Black and white photo of Steffen Thomas Black and white photo of Steffen thomas with artwork behind him

Biography

Steffen Thomas was born in 1906 in Fürth, Germany. His father, a paintbrush manufacturer, apprenticed him to a stonecutter at the age of 14 after realizing his son wanted to be a sculptor. Steffen applied himself and became an excellent stone carver, spending part of his time working on WWI monuments. He was so gifted that at the age of 17 he was accepted to the School of Applied Arts in Nuremberg and at the age of 19 entered the Academy of Fine Arts in Munich. While at the Academy he established himself as a sculptor of note, was given a studio of his own and awarded “Master” status at the age of 21.

Steffen was infatuated with the American Dream, and at the age of 22 paid his own way to the United States, finding a job in Palm Beach, Florida. There, he made copies of classical sculptures for the E.F. Hutton Estate, until he got bored and started to add his own embellishments. As a result, he was fired on the spot. After a brief trip to Germany, he returned to America. He lived for a short time in Alabama but settled in Atlanta by 1930. The “Young Bavarian Sculptor” soon became well known and was commissioned to sculpt busts of Southern dignitaries, such as Alabama Governor Bibb Graves and Dr. George Denny, President of the University of Alabama. By 1931, he converted an outbuilding into a studio behind the Studio Arts Assembly at the corner of Peachtree and 14th Street, where he continued to work for 10 years.

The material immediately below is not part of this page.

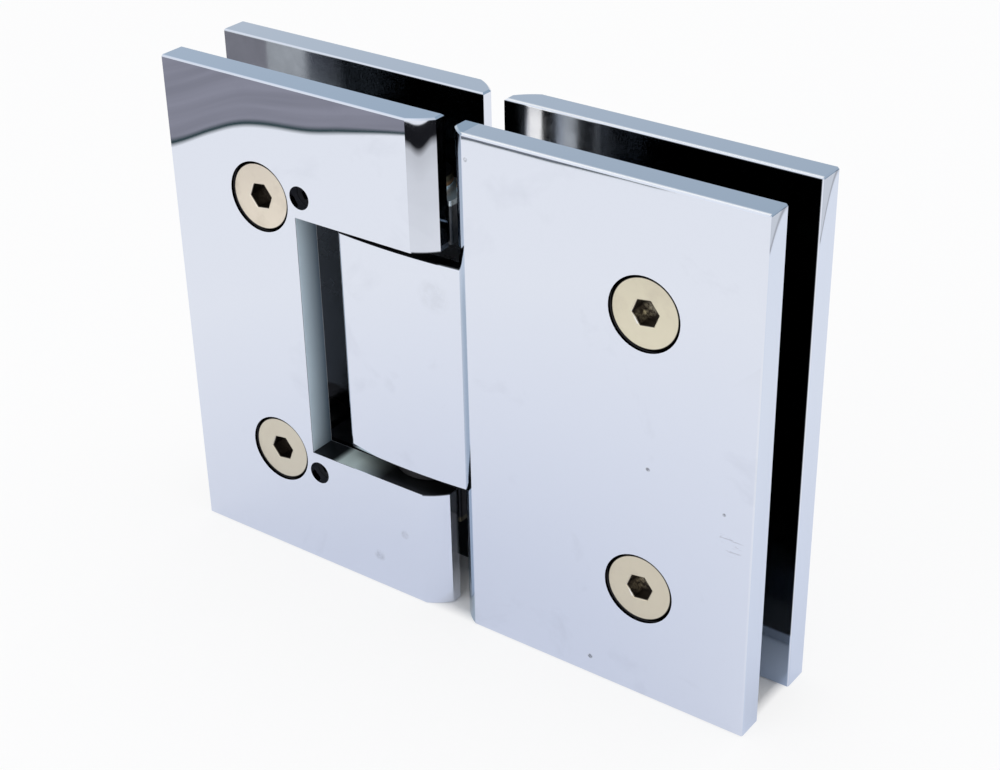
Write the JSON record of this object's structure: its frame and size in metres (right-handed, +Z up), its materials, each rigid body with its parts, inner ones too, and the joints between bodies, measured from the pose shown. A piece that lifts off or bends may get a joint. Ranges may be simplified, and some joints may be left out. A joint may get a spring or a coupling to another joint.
{
  "type": "glass-to-glass hinge",
  "caption": "Double-action pivot hinge that clamps a glass door to a fixed glass panel, with flat rectangular plates, a central knuckle and countersunk clamp screws.",
  "frame": {"origin": "middle of the hinge between the two leaves and between the front and rear plates, level with the lower edges of the plates", "axes": "+X along the plates from the door leaf to the fixed leaf, +Y through the glass from the screw heads to the rear plates, +Z up along the pivot"},
  "size_m": [0.114, 0.02, 0.09],
  "materials": {
    "polished_chrome": "mirror polished plating",
    "satin_nickel": "satin, turned",
    "black_acetal": "matt, black",
    "black_steel": "black oxide",
    "spring_steel": "drawn wire",
    "ground_steel": "ground"
  },
  "bodies": {
    "fixed_leaf": {"fixed_front_plate": "polished_chrome", "fixed_rear_plate": "polished_chrome", "upper_bush": "black_acetal", "lower_bush": "black_acetal", "spring_cover": "polished_chrome", "upper_cover_screw": "ground_steel", "lower_cover_screw": "ground_steel", "upper_spring": "spring_steel", "lower_spring": "spring_steel", "fixed_upper_clamp_screw": "satin_nickel", "fixed_lower_clamp_screw": "satin_nickel"},
    "door_leaf": {"door_front_plate": "polished_chrome", "door_rear_plate": "polished_chrome", "upper_pivot_arm": "polished_chrome", "lower_pivot_arm": "polished_chrome", "pivot_pin": "ground_steel", "upper_lock_screw": "black_steel", "lower_lock_screw": "black_steel", "upper_set_screw": "black_steel", "lower_set_screw": "black_steel", "door_upper_clamp_screw": "satin_nickel", "door_lower_clamp_screw": "satin_nickel"},
    "plunger": {"cam_plunger": "ground_steel"}
  },
  "joints": [
    {"name": "door_swing", "type": "hinge", "parent": "fixed_leaf", "child": "door_leaf", "pos_m": [-0.0105, 0, 0.045], "axis": [0, 0, 1], "range_deg": [-90, 90]},
    {"name": "plunger_travel", "type": "slide", "parent": "fixed_leaf", "child": "plunger", "axis": [1, 0, 0], "range_m": [0, 0.0007]}
  ]
}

As an attractive, eligible Atlanta bachelor in 1933, Steffen courted the very southern belle Sara Douglass for six short weeks before he asked her to marry him. She promptly said “yes” and they were married that very day in the Fulton County Courthouse, where an Atlanta Journal photographer snapped them as they came out of the building. He became an American citizen in 1935 and continued his work as a sculptor, supporting his new family by creating busts of famous Americans, including the noted scientist George Washington Carver and Dr. Crawford Long.

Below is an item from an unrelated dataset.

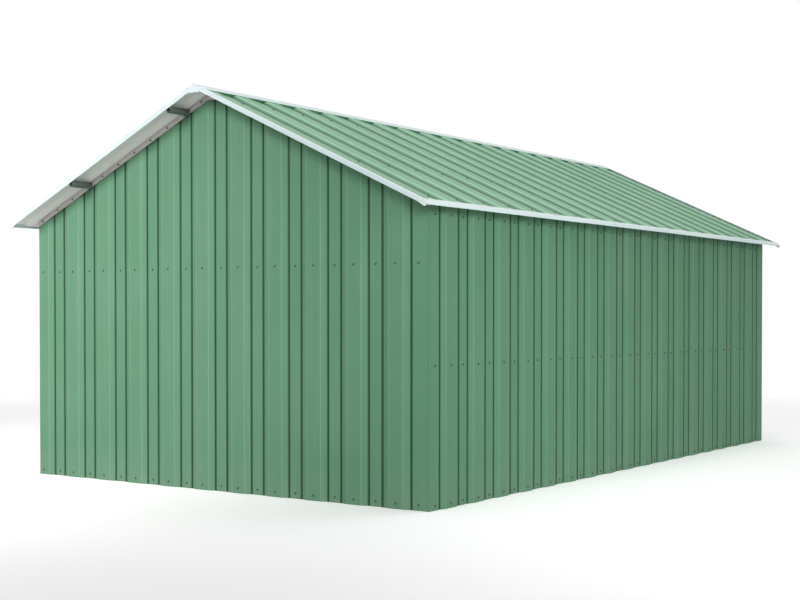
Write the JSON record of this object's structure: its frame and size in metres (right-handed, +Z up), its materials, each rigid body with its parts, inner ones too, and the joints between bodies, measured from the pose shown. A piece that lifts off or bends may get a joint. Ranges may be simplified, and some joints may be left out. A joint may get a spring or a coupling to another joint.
{
  "type": "metal garage",
  "caption": "Gable-roofed metal garage with no openings in its walls, a square-tube frame clad in trapezoidal steel sheet, with metal verge, eave and ridge trims.",
  "frame": {"origin": "centre of the whole garage in plan, on the ground it stands on", "axes": "+Z up, +Y along the ridge away from the front gable, +X across the building towards the long wall at the right of the front gable"},
  "size_m": [4.238, 6.932, 3.1082],
  "materials": {
    "wall_green": "satin",
    "roof_green": "satin",
    "frame_zinc": "satin",
    "trim_zinc": "satin",
    "trim_white": "satin"
  },
  "bodies": {
    "root": {"front_sill": "frame_zinc", "back_sill": "frame_zinc", "left_sill": "frame_zinc", "right_sill": "frame_zinc", "front_left_post": "frame_zinc", "front_right_post": "frame_zinc", "back_left_post": "frame_zinc", "back_right_post": "frame_zinc", "left_post_1": "frame_zinc", "left_post_2": "frame_zinc", "right_post_1": "frame_zinc", "right_post_2": "frame_zinc", "left_eave_rail": "frame_zinc", "right_eave_rail": "frame_zinc", "left_girt": "frame_zinc", "right_girt": "frame_zinc", "front_girt": "frame_zinc", "back_girt": "frame_zinc", "front_left_rafter": "frame_zinc", "front_right_rafter": "frame_zinc", "back_left_rafter": "frame_zinc", "back_right_rafter": "frame_zinc", "left_rafter_1": "frame_zinc", "left_rafter_2": "frame_zinc", "right_rafter_1": "frame_zinc", "right_rafter_2": "frame_zinc", "left_lower_purlin": "frame_zinc", "left_upper_purlin": "frame_zinc", "right_lower_purlin": "frame_zinc", "right_upper_purlin": "frame_zinc", "front_wall": "wall_green", "back_wall": "wall_green", "left_wall": "wall_green", "right_wall": "wall_green", "front_top_strip": "trim_zinc", "back_top_strip": "trim_zinc", "left_roof": "roof_green", "right_roof": "roof_green", "front_left_verge": "trim_white", "front_right_verge": "trim_white", "back_left_verge": "trim_white", "back_right_verge": "trim_white", "left_eave_trim": "trim_white", "right_eave_trim": "trim_white", "ridge_cap": "trim_white"}
  },
  "joints": []
}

In 1941, Steffen bought 50 acres in Stone Mountain, Georgia, where he and his wife raised their four children in a home he built himself–stone by stone. Here, he worked in his studio equipped with a bronze-casting foundry he again built himself. Thomas created some of his greatest public sculptures in the Stone Mountain studio, including the colossal statue of Governor Eugene Talmadge, on the grounds of the Georgia State Capitol in Atlanta, and the Alabama Memorial, located in the Vicksburg National Military Park in Mississippi. Thomas continued to accept commissions until 1955. Finally able to follow his muse, Steffen created the type of Expressionist art that is represented in the Steffen Thomas Museum of Art until he passed away in 1990.

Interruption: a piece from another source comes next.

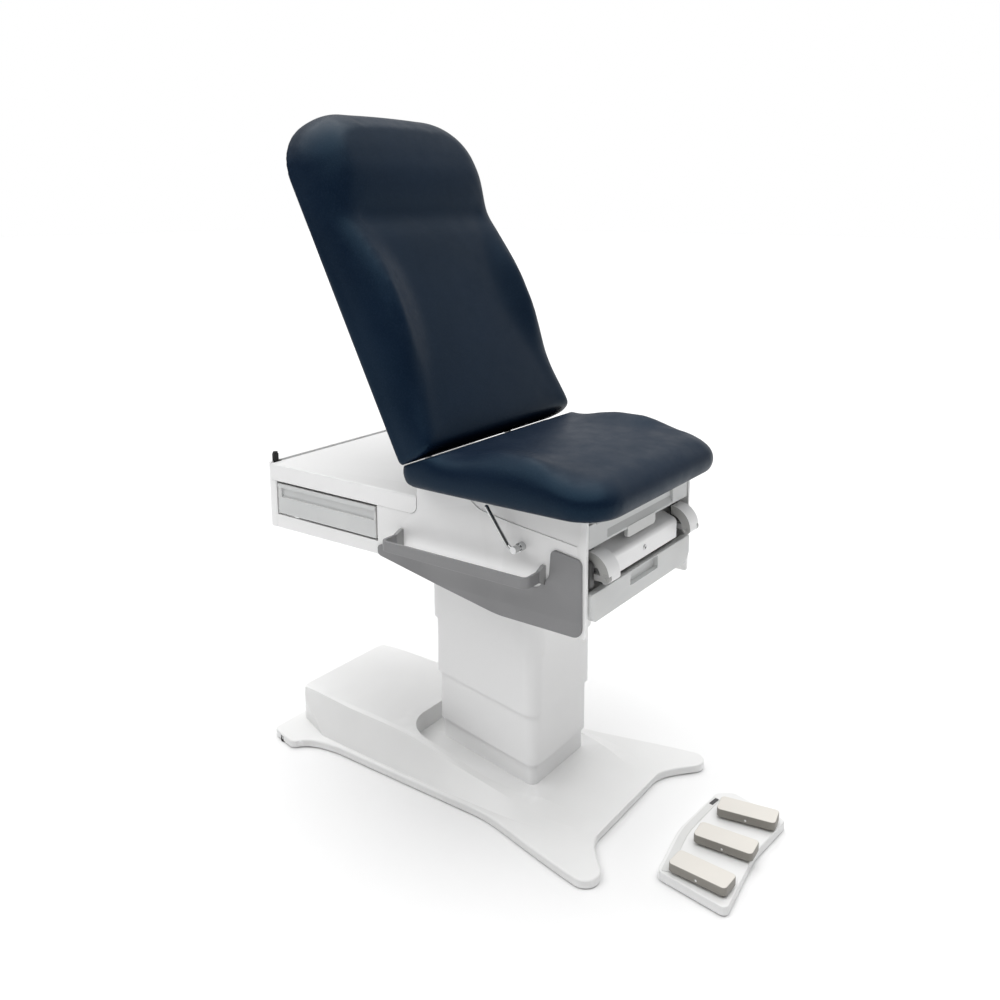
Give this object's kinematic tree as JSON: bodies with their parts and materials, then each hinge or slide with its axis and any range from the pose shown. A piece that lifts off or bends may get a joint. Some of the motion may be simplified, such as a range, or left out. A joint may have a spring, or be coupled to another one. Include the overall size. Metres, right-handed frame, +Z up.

Like a child with a new toy, Thomas was fascinated by every medium, and always wanted to show visitors his latest creation.  His energy was unbounded--he let his creativity take him anywhere it wanted to go, while at the same time he was a loyal and loving husband and father. He was always seeking the truth and ways to express his vision of the true “brotherhood of man” -- a theme reflected in much of his work.  

Thomas died in January 1990, leaving a body of artistic work and funds for Sara-  his wife and Muse to establish the Steffen Thomas Museum of Art. Since then, a traveling exhibition, with a catalog, The Art of Steffen Thomas, was shown in venues in New York and Mississippi. Also, there were solo exhibitions with catalogs at The Museum of Arts and Sciences in Macon Georgia, the Savannah College of Art and Design in Savannah, GA, and the Hudgins Center for the Arts in Duluth, GA. There are ongoing exhibitions of his work, with changing thematic shows, in the Steffen Thomas Museum of Art in Buckhead, GA, near Madison. In 2009, he was included in Georgia Masterpieces: Selected Works from Georgia Museums, a book produced by the Georgia Council for the arts. In 2014, the Ogden Museum of Southern Art in New Orleans, LA, opened a touring exhibition, with a companion catalog, Steffen Thomas Rediscovered.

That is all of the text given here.